Most salespeople think that the sales process ends once a prospect is closed and handed off to customer success. But in a world where it’s easier than ever to switch between tools, and you’re generating revenue through recurring subscriptions, sales is no longer just about closing the deal. It’s about building relationships with customers who will stick around in the years to come—and increasing the lifetime value of each customer through upselling and cross-selling between products.

The buyer’s journey doesn’t end once the first deal is closed—it extends through the entire customer experience. To build a customer-driven sales process, you have to adapt your sales process to help them succeed even after the close.

The diagram above from Kissmetrics shows the importance of helping customers succeed across their entire journey. It breaks down the journey into key milestones that reps can help customers reach at each stage to be more successful.

The diagram above from Kissmetrics shows the importance of helping customers succeed across their entire journey. It breaks down the journey into key milestones that reps can help customers reach at each stage to be more successful.
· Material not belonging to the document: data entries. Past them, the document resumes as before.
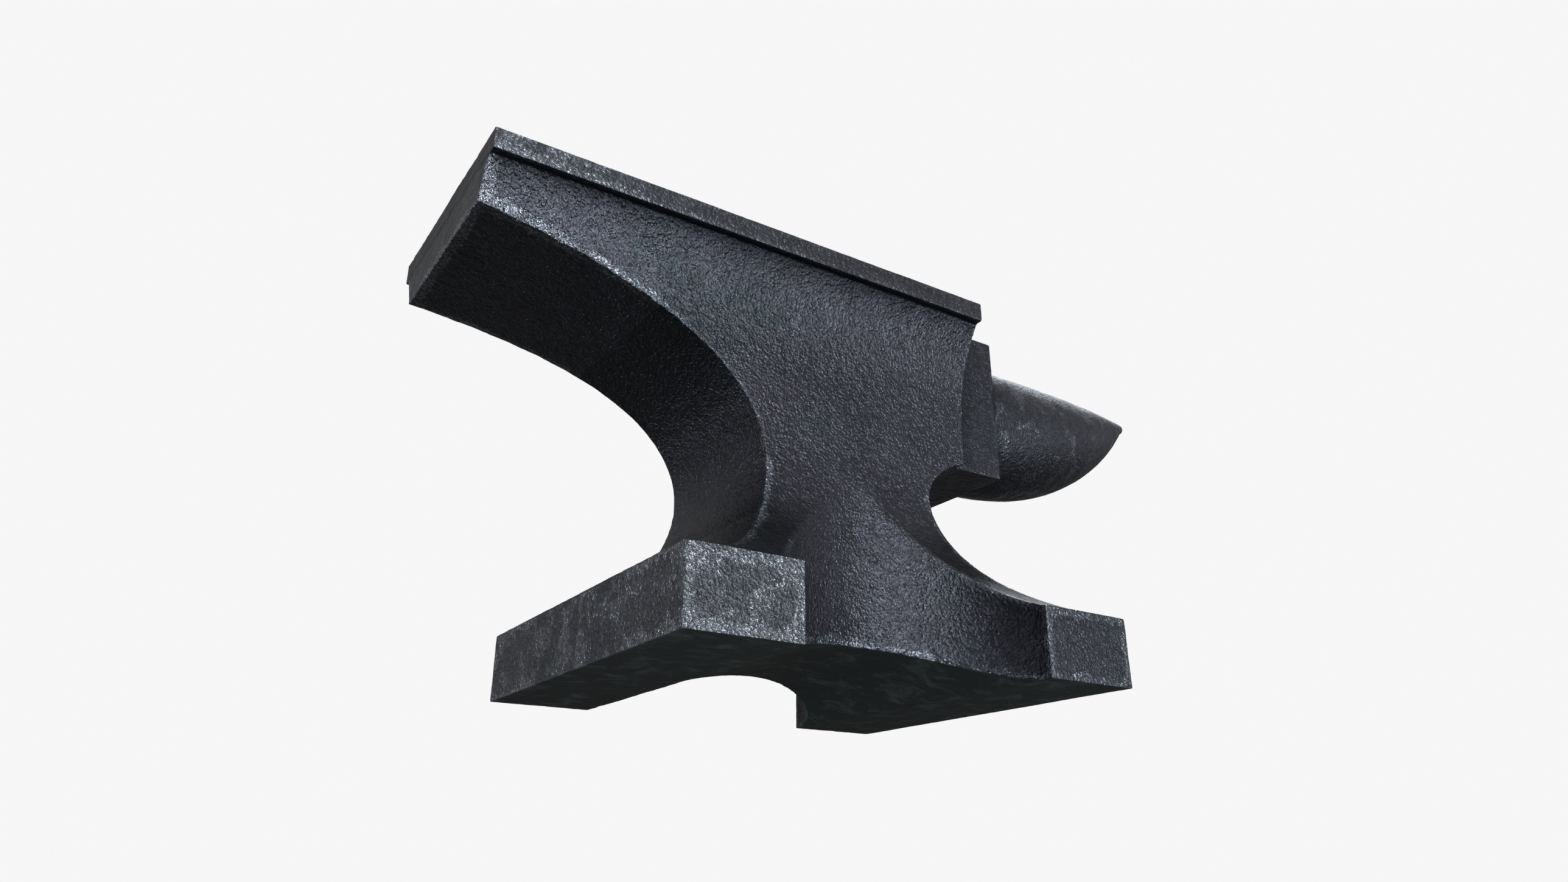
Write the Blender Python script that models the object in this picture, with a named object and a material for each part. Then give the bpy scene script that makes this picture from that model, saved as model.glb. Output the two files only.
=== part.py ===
"""A blacksmith's anvil, built as a forge-welded one is: a wrought core, four corner feet,
a projecting heel, a table block, a round horn and a hardened steel face plate.

Metres, +Z up. The origin is the middle of the overall box, on the ground. +X runs from the
heel to the horn's tip, and the anvil is mirror-symmetric about the plane Y = 0.
"""

import math

import bmesh
import bpy
from mathutils import Vector

# Overall sizes
BASE_LENGTH = 0.2800
BASE_WIDTH = 0.2400
FACE_HEIGHT = 0.2460
HEEL_OVERHANG = 0.0912
HORN_OVERHANG = 0.1725
OVERALL_LENGTH = HEEL_OVERHANG + BASE_LENGTH + HORN_OVERHANG

# Places along X
HEEL_END = -OVERALL_LENGTH / 2
BASE_HEEL_END = HEEL_END + HEEL_OVERHANG
BASE_HORN_END = BASE_HEEL_END + BASE_LENGTH
BASE_MIDDLE = (BASE_HEEL_END + BASE_HORN_END) / 2
HORN_TIP = OVERALL_LENGTH / 2
BODY_HORN_END = BASE_HEEL_END + 0.2298
TABLE_LENGTH = 0.0361
TABLE_END = BODY_HORN_END + TABLE_LENGTH
HEEL_WELD = BASE_HEEL_END + 0.0140

# Face plate
PLATE_WIDTH = 0.1560
PLATE_THICKNESS = 0.0126
PLATE_EDGE_BREAK = 0.0004

# Base: four feet, an arch under the middle and a recess in each side
FOOT_LENGTH = 0.0622
FOOT_HEIGHT = 0.0389
FOOT_WELD_INSET = 0.0664
ARCH_RISE = 0.0185
RECESS_DEPTH = 0.0660
RECESS_SQUARENESS = 1.8

# Waist
WAIST_HALF_WIDTH = 0.0527
WAIST_HALF_LENGTH = 0.0575
SIDE_FLARE_TOP = 0.1450
END_FLARE_TOP = 0.1150
BODY_TOP_HALF_WIDTH = 0.0732
COVE_START = 0.1500
COVE_POWER = 2.9
SIDE_FLARE = (0.80, 2.70)
END_FLARE = (0.60, 1.75)
HEEL_END_BOTTOM = 0.2117
SHOULDER_BOTTOM = 0.1432

# Table block and horn
TABLE_HALF_WIDTH = 0.0470
TABLE_BOTTOM = 0.1422
TABLE_TOP = 0.2398
HORN_ROOT_RADIUS = 0.0453
HORN_TIP_RADIUS = 0.0039
HORN_TAPER = (2.6, 1.0)
HORN_SIDES = 40
HORN_RINGS = 14
HORN_TIP_RINGS = 4

# Tool sockets in the face
HARDY_WIDTH = 0.0250
HARDY_DEPTH = 0.0330
HARDY_X = BASE_HEEL_END - 0.0360
PRITCHEL_RADIUS = 0.0070
PRITCHEL_DEPTH = 0.0260
PRITCHEL_X = BASE_HEEL_END - 0.0680
PRITCHEL_Y = 0.0320

# Gap left between two pieces that are welded face to face
WELD_GAP = 0.0003
# How far a cutter runs past what it cuts
OVERCUT = 0.0200


def clear_scene():
    for old in list(bpy.data.objects):
        bpy.data.objects.remove(old, do_unlink=True)


def material(name, color, roughness, metallic=1.0):
    made = bpy.data.materials.new(name)
    made.use_nodes = True
    shader = made.node_tree.nodes["Principled BSDF"]
    shader.inputs["Base Color"].default_value = (*color, 1.0)
    shader.inputs["Roughness"].default_value = roughness
    shader.inputs["Metallic"].default_value = metallic
    return made


def add_object(name, shape):
    """Puts a bmesh into the scene as an object, with its faces turned out."""
    bmesh.ops.recalc_face_normals(shape, faces=shape.faces)
    mesh = bpy.data.meshes.new(name)
    shape.to_mesh(mesh)
    shape.free()
    made = bpy.data.objects.new(name, mesh)
    bpy.context.collection.objects.link(made)
    return made


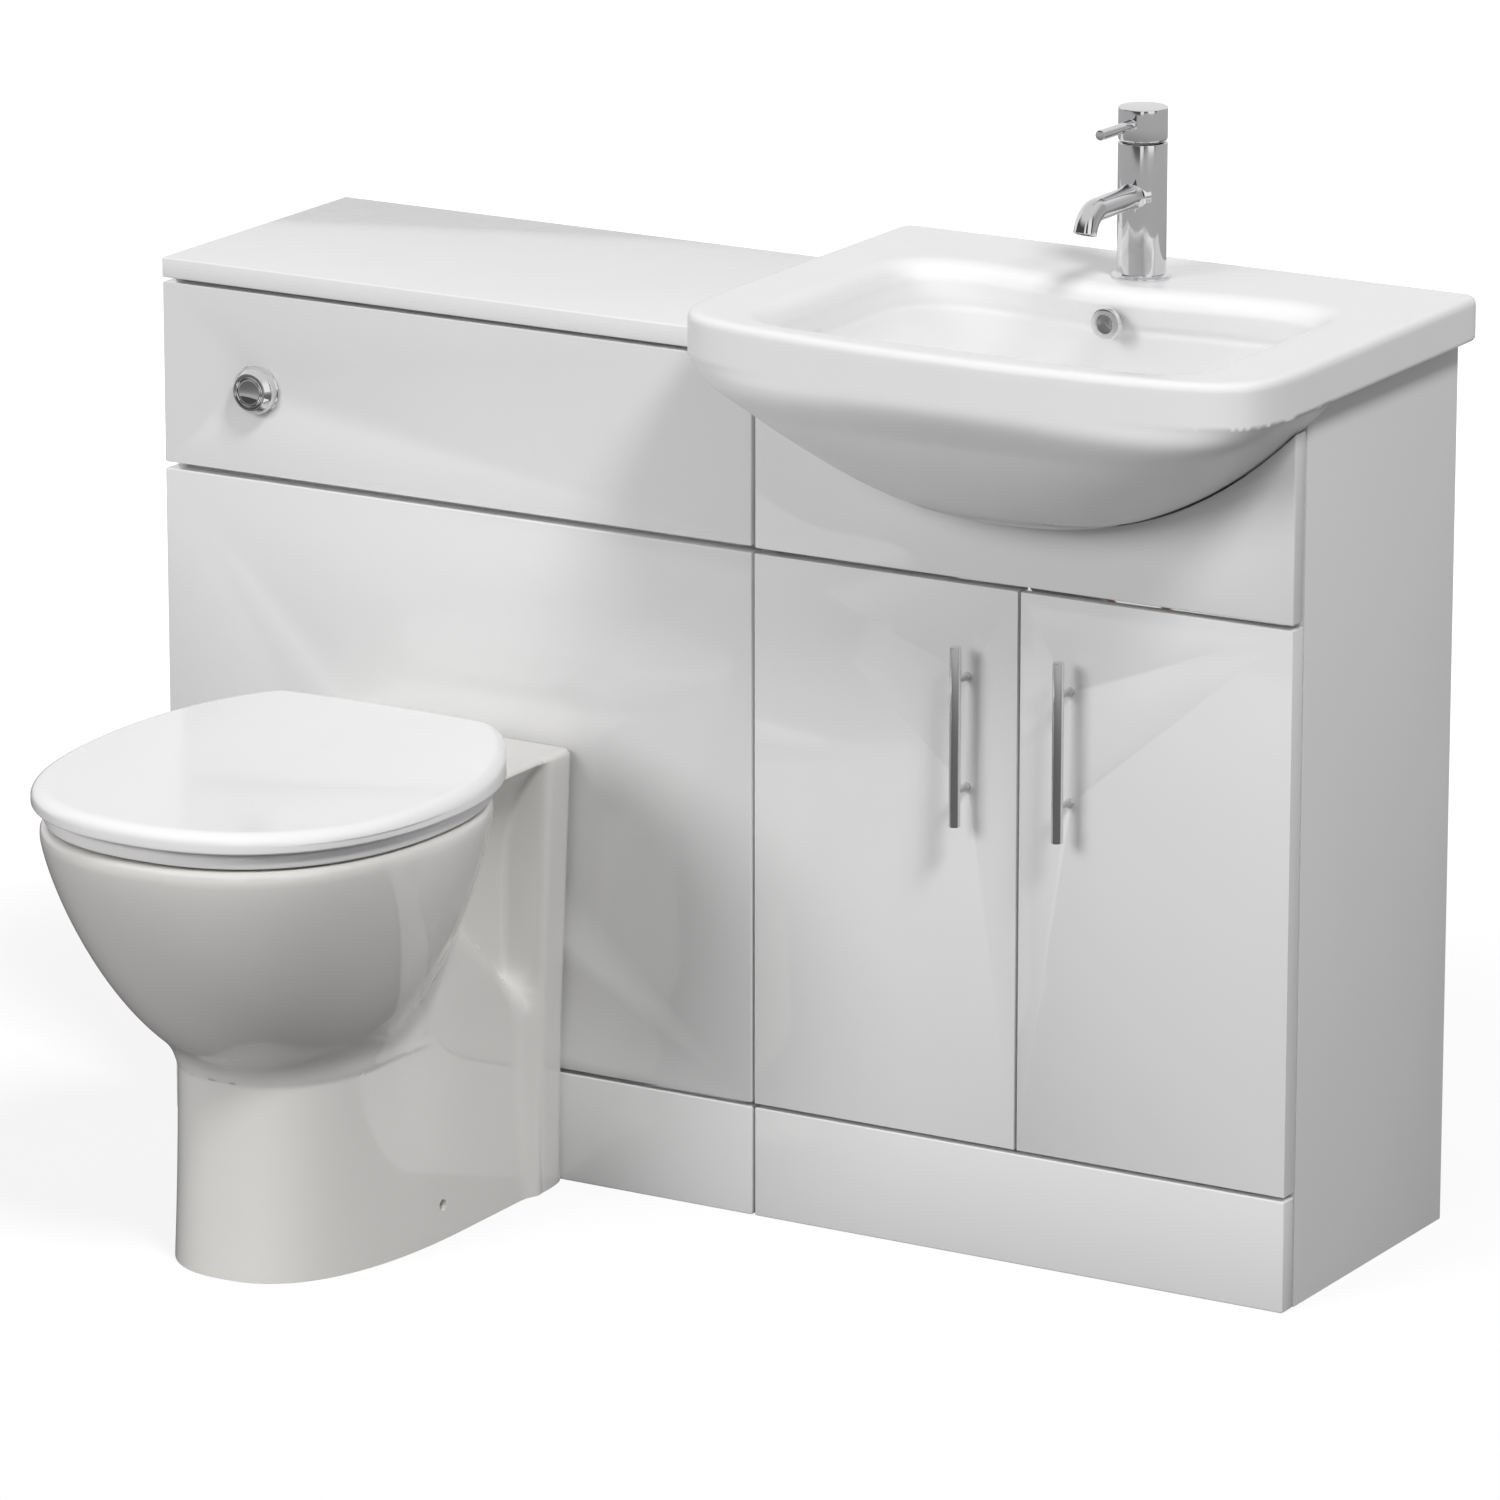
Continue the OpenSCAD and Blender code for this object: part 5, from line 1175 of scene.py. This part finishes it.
class UNIT_OT_waste(bpy.types.Operator):
    """Overflow ring, basin waste with its plug and nut, and the bottle trap"""
    bl_idname = "bathroom_unit.waste"
    bl_label = "Waste and trap"

    def turned(self, top=667.0):
        """Ring, waste and plug. The waste's flange ends at the given height."""
        form = Form(BASIN)
        ring = [(7.8, 144.2, 0.3), (8.2, 143.6, 0.4), (13.2, 144.2, 1.2), (14, 149.0, 0.4), (8.9, 149.4, 0.2),
                (8.9, 160, 0.2), (7.8, 160, 0.2)]
        form.lathe(rounded(ring), "y", (0, 0, OVERFLOW_Z), 96, closed=True)
        form.piece("overflow_ring_turned", "chrome", "root", ["overflow_ring"])
        form = Form(WASTE)
        flange = [(22.5, top - 14, 0.5), (20.9, top - 20, 0.5), (20.9, 602.2, 0.5), (16.2, 602.2, 0.3),
                  (16.2, top - 10, 0.5), (19, top - 1.6, 0.8), (25, top, 1), (30.5, top - 0.2, 1.2),
                  (32, top - 2.4, 0.5), (23, top - 3, 0.5)]
        form.lathe(rounded(flange, 4), "z", sides=96, closed=True)
        for k in range(6):
            arm = form.block((7.2, 18), (-1.6, 1.6), (top - 13.5, top - 9.5), 0.5)
            turn = Matrix.Rotation(math.pi * k / 3 + math.pi / 6, 3, "Z")
            bmesh.ops.rotate(form.shape, verts=arm, cent=(0, 0, 0), matrix=turn)
        hub = [(6.5, top - 13.8, 0.3), (8.4, top - 13.8, 0.3), (8.4, top - 9.2, 0.5), (6.5, top - 9.2, 0.3)]
        form.lathe(rounded(hub), "z", sides=48, closed=True)
        form.piece("basin_waste_turned", "chrome", "root", ["basin_waste"])
        form = Form(WASTE)
        plug = [(0, 663, 0), (6, 663, 0.6), (6, 675.2, 0), (29.5, 675.3, 0.4), (31, 676.6, 0.8),
                (30.2, 679.4, 2.2), (18, 681.0, 8), (0, 681.0, 0)]
        form.lathe(rounded(plug, 6), "z", sides=96)
        form.piece("waste_plug_turned", "chrome", "waste_plug", ["waste_plug"])

    def execute(self, context):
        self.turned()
        eased("waste_nut", context.scene.unit_fittings.moulded_edge, "grey_plastic")
        eased("bottle_trap", 0.0012, "white_plastic")
        nut_z, (trap_low, trap_high) = low("waste_nut").z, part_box("bottle_trap")
        ribbed = (("waste_nut", nut_z + 0.0045, "grey_plastic", 18, 0.0298, (0.0026, 0.004, 0.0085)),
                  ("trap_collar", trap_high.z - 0.012, "white_plastic", 26, 0.0278, (0.0022, 0.0028, 0.019)),
                  ("trap_base", trap_low.z + 0.0095, "white_plastic", 32, 0.0358, (0.0022, 0.0028, 0.014)))
        for name, z, look, count, radius, rib in ribbed:
            place = Vector((WASTE.x, WASTE.y, z))
            grown(name + "_ribs", "ribs", [place], look, Count=count, Radius=radius, Rib=rib)
        return {"FINISHED"}


class UNIT_OT_tap(bpy.types.Operator):
    """Mixer tap: body with spout, aerator, cartridge, lever, stud and tails"""
    bl_idname = "bathroom_unit.tap"
    bl_label = "Mixer tap"

    def body(self, top, bore=10.0, height=72, reach=80, bend=20):
        """Post and spout. Gives the spout's end and the way it faces."""
        form = Form(TAP)
        post = [(0, 0.1, 0), (25.2, 0.1, 0.3), (25.5, 2.2, 0.8), (21.6, 3.2, 0.6), (21, 4.4, 0.4),
                (21, top, 0.7), (16.4, top, 0.5), (15.2, top - 1.2, 0), (15.2, top - 20, 0), (0, top - 20, 0)]
        form.lathe(rounded(post), "z", sides=128)
        path = []
        for t in (k / 25 for k in range(26)):
            flare = 6.5 * (1 - min(1, t / 0.2)) ** 2.6
            path.append((Vector((0, -14 - (reach - 14) * t, height)), Vector((0, -1, 0)), bore + flare))
        for a in (math.radians(70) * k / 18 for k in range(1, 19)):
            path.append((Vector((0, -reach - bend * math.sin(a), height - bend + bend * math.cos(a))),
                         Vector((0, -math.cos(a), -math.sin(a))), bore))
        end, way, _ = path[-1]
        path += [(end + way * along, way, radius)
                 for along, radius in ((4.2, bore), (4.8, bore - 0.15), (5, bore - 0.7), (5, 8.5), (4.7, 8.1),
                                       (0.5, 8.1))]
        side = Vector((1, 0, 0))
        turns = [2 * math.pi * k / 64 for k in range(64)]
        form.loft([[place + (side * math.cos(t) + side.cross(forward) * math.sin(t)) * r for t in turns]
                   for place, forward, r in path])
        form.piece("tap_body_plated", "chrome", "root", ["tap_body"])
        return end, way

    def aerator(self, end, way):
        form = Form(TAP)
        turn = Vector((0, 0, 1)).rotation_difference(way).to_matrix().to_4x4()
        insert = [(0, 0.2, 0), (7.9, 0.2, 0), (7.9, 4.4, 0.3), (6.9, 4.4, 0.2), (6.7, 3.6, 0), (0, 3.6, 0)]
        form.lathe(rounded(insert), at=end, sides=64, sweep=turn)
        for r in (1.2, 2.6, 4.0, 5.4):
            form.lathe([(r, 3.4), (r + 0.5, 3.4), (r + 0.5, 4.1), (r, 4.1)], at=end, sides=48, sweep=turn,
                       closed=True)
        form.piece("tap_aerator_insert", "grey_plastic", "root", ["tap_aerator"])

    def lever(self, top, cap=146.0):
        """The cap over the cartridge, with the pin in its front that turns and lifts it."""
        form = Form(TAP)
        shell = [(0, top + 13, 0), (17.6, top + 13, 0.5), (17.8, top + 2.3, 0.3), (20.6, top + 2.2, 0.4),
                 (21, top + 3.2, 0.5), (21, cap, 0.8), (0, cap, 0)]
        form.lathe(rounded(shell), "z", sides=128)
        form.block((-4.6, 4.6), (8.8, 15.2), (top + 4.7, top + 14), 0.6)
        form.pin(3.2, -4.6, 4.6, (0.4, 0.4), "x", (0, 12, top + 4.7), 32)
        tilt = Matrix.Rotation(math.radians(1), 4, "X").inverted() @ AXES["-y"]
        handle = [(0, 16, 0), (5.6, 16, 0), (5.4, 20.4, 0), (4.6, 21.6, 0.7), (4.5, 24, 0), (4.5, 76, 0.7),
                  (0, 76, 0)]
        form.lathe(rounded(handle), at=(0, 0, cap - 13), sides=48, sweep=tilt)
        form.piece("tap_lever_plated", "chrome", "tap_lever", ["tap_lever"])

    def execute(self, context):
        top = 116.3
        self.aerator(*self.body(top))
        self.lever(top)
        for node, look in (("tap_cartridge", "white_plastic"), ("tap_stud", "brass"),
                           ("tap_tails", "copper")):
            eased(node, 0.0004, look)
        stud = Vector((TAP.x, TAP.y, low("tap_stud").z + 0.001))
        grown("tap_stud_thread", "threads", [stud], "brass", Turns=38, Pitch=0.00125, Radius=0.0037,
              Crest=0.0006)
        return {"FINISHED"}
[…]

Sales and customer success both operate on a continuum of the customer experience.

Instead of viewing sales and customer success as distinct, unrelated entities, they need to be treated as a continuation of the customer experience. That means that your customer success reps need access to the data in your sales CRM. Meanwhile, your reps should know what types of customers are most successful with the product via product data—and adjust how they qualify prospects accordingly. Generating revenue is a two-way street between success and sales.

The Perfect Process

You’ll never build the perfect revenue-generating machine if all you’re thinking about are deal sizes and dollars. Instead, look to improve your process as a way to better manage customer relationships.

In today’s world, sales no longer is a transactional, singular process—it’s an ongoing partnership between businesses. Rather than constantly trying to optimize around sales targets and quotas, adapt your process around the needs of your customers.